Source material
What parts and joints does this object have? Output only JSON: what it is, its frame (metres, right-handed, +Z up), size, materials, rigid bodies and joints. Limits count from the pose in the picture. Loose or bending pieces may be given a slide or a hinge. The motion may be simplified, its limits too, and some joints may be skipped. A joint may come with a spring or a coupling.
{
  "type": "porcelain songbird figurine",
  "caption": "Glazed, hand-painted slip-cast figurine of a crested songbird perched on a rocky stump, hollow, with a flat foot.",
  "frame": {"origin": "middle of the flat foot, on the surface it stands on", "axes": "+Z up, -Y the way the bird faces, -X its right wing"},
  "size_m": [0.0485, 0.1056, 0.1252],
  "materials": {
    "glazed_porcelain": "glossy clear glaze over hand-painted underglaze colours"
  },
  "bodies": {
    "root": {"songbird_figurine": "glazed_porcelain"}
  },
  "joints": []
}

Set task
Quote the whole listing above, leaving nothing out.

Exercise response
What parts and joints does this object have? Output only JSON: what it is, its frame (metres, right-handed, +Z up), size, materials, rigid bodies and joints. Limits count from the pose in the picture. Loose or bending pieces may be given a slide or a hinge. The motion may be simplified, its limits too, and some joints may be skipped. A joint may come with a spring or a coupling.
{
  "type": "porcelain songbird figurine",
  "caption": "Glazed, hand-painted slip-cast figurine of a crested songbird perched on a rocky stump, hollow, with a flat foot.",
  "frame": {"origin": "middle of the flat foot, on the surface it stands on", "axes": "+Z up, -Y the way the bird faces, -X its right wing"},
  "size_m": [0.0485, 0.1056, 0.1252],
  "materials": {
    "glazed_porcelain": "glossy clear glaze over hand-painted underglaze colours"
  },
  "bodies": {
    "root": {"songbird_figurine": "glazed_porcelain"}
  },
  "joints": []
}